8. (U) In addition, Ta Nea chief editor Notis Papadopoulos commented
under the headline "They Owe Him" as follows: "The Lalas case is a
shame for the Greek state. The probably one-off Greek spy who had
been giving secret U.S. Pentagon and State Department documents to
Greek governments ended up in an American prison through a blunder
by a Greek official who nailed him -- wittingly or not -- to the
American agencies. The Mitsotakis government, during whose tenure
the arrest was made, not only left him alone and did not provide
forensic support, but also left him alone to cover the huge expenses
of the trial, and his wife helpless (she was pregnant then) with two
young children. The Greek state demonstrated amateurism,
incompetence, and callousness in the Lalas case. The least it could
do for Lalas today is to recognize the services he offered.
Whatever the cost. They owe him."


9. (U) Eleftheros Typos (centrist) carried a weekend story by
diplomatic editor Angeliki Spanou under the headline: "The Spy who
'Paid the Piper' for the Macedonian Issue." It reads in part: "His
fate was tough, considering that two Americans who were caught
wearing ... wigs [ellipsis original] in a van in November 1993 at
Amerikis Square were simply sent back home. ... Some people link
Washington's belated clemency with the Greek-American vote, and some
say the Bush Administration is making an effort to embellish the
face of justice in the U.S. in view of the 2008 elections."

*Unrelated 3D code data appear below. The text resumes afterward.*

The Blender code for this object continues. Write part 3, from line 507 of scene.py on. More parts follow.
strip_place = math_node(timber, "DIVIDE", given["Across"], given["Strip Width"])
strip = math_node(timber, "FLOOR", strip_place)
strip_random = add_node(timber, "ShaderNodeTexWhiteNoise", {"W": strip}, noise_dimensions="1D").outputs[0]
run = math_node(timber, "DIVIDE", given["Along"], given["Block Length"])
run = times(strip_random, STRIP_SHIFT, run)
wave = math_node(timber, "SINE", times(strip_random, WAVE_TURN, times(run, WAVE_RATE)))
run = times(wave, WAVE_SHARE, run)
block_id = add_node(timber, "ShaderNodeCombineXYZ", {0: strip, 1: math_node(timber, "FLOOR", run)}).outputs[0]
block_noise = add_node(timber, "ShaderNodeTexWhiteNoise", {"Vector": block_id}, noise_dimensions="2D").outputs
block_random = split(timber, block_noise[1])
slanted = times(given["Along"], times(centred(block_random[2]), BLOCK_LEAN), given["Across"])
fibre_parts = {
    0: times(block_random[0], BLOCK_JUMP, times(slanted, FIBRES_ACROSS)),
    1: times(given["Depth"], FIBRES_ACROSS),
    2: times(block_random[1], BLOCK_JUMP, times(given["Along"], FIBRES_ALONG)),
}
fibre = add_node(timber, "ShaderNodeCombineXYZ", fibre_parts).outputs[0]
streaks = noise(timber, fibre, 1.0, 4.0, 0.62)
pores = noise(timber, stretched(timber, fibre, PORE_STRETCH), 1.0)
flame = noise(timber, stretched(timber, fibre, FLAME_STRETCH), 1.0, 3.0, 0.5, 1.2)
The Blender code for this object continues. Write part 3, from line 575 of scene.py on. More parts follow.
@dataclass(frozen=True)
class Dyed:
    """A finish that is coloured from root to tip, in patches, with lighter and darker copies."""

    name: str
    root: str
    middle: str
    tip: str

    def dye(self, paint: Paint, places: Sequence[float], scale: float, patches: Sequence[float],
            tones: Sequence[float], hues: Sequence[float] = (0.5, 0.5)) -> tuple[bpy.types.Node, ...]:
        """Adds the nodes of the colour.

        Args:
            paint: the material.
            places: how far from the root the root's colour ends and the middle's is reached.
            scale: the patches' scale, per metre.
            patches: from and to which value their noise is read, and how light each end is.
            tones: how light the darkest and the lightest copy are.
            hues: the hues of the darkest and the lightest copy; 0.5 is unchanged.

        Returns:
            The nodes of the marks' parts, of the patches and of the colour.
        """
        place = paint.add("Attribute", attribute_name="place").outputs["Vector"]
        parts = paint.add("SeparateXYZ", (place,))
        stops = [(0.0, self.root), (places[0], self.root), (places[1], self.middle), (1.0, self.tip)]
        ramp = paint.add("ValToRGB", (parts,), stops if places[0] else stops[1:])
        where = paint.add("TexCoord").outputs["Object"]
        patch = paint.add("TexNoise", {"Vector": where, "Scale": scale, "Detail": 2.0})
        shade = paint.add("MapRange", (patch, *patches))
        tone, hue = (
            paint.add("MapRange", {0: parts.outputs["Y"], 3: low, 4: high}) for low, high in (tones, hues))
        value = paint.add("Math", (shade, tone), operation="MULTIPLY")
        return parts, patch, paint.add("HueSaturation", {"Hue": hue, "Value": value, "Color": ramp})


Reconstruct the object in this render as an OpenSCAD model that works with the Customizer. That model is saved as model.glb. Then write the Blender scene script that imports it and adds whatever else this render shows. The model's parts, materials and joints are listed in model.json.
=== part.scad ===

10. (U) Eleftherotypia (left-of-center) had this on the front-page:
"'Spy' Welcomed as Hero." Inside headline: "Emotional Gathering for
Lalas." The text reports that: "In TV interviews, Lalas said he was
a victim of treason and denounced the politicians of that period
(Mitsotakis's government) who played truant. 'We should stand
united, that's all I am asking for, because we are few.'"


11. (U) Ethnos (left-of-center) noted: "[After his arrest, h]is
wife, Maria Maidanou-Lalas, who was then 26 years old, was taken to
the U.S. Embassy building where she went through the 'polygraph
test.' Since then she has been living at Chryssoupolis, in Kavala,
where she started a private English-language school and raised her
two children with great difficulty."


12. (U) Smaller-circulation Avriani (populist, independent) ran this
front-page banner: "Stavros Lalas for Parliament. The Greek State,
Political Parties, Church, and Greek People Should Publicly
Recognize Sacrifice of Man Who Stayed in Prison in America for 14
Years." The paper?s back-page lead commentary read in part: "Lalas
is one of the last heroes. He was sold to Americans in an era when
CIA agents used to maraud around in our country."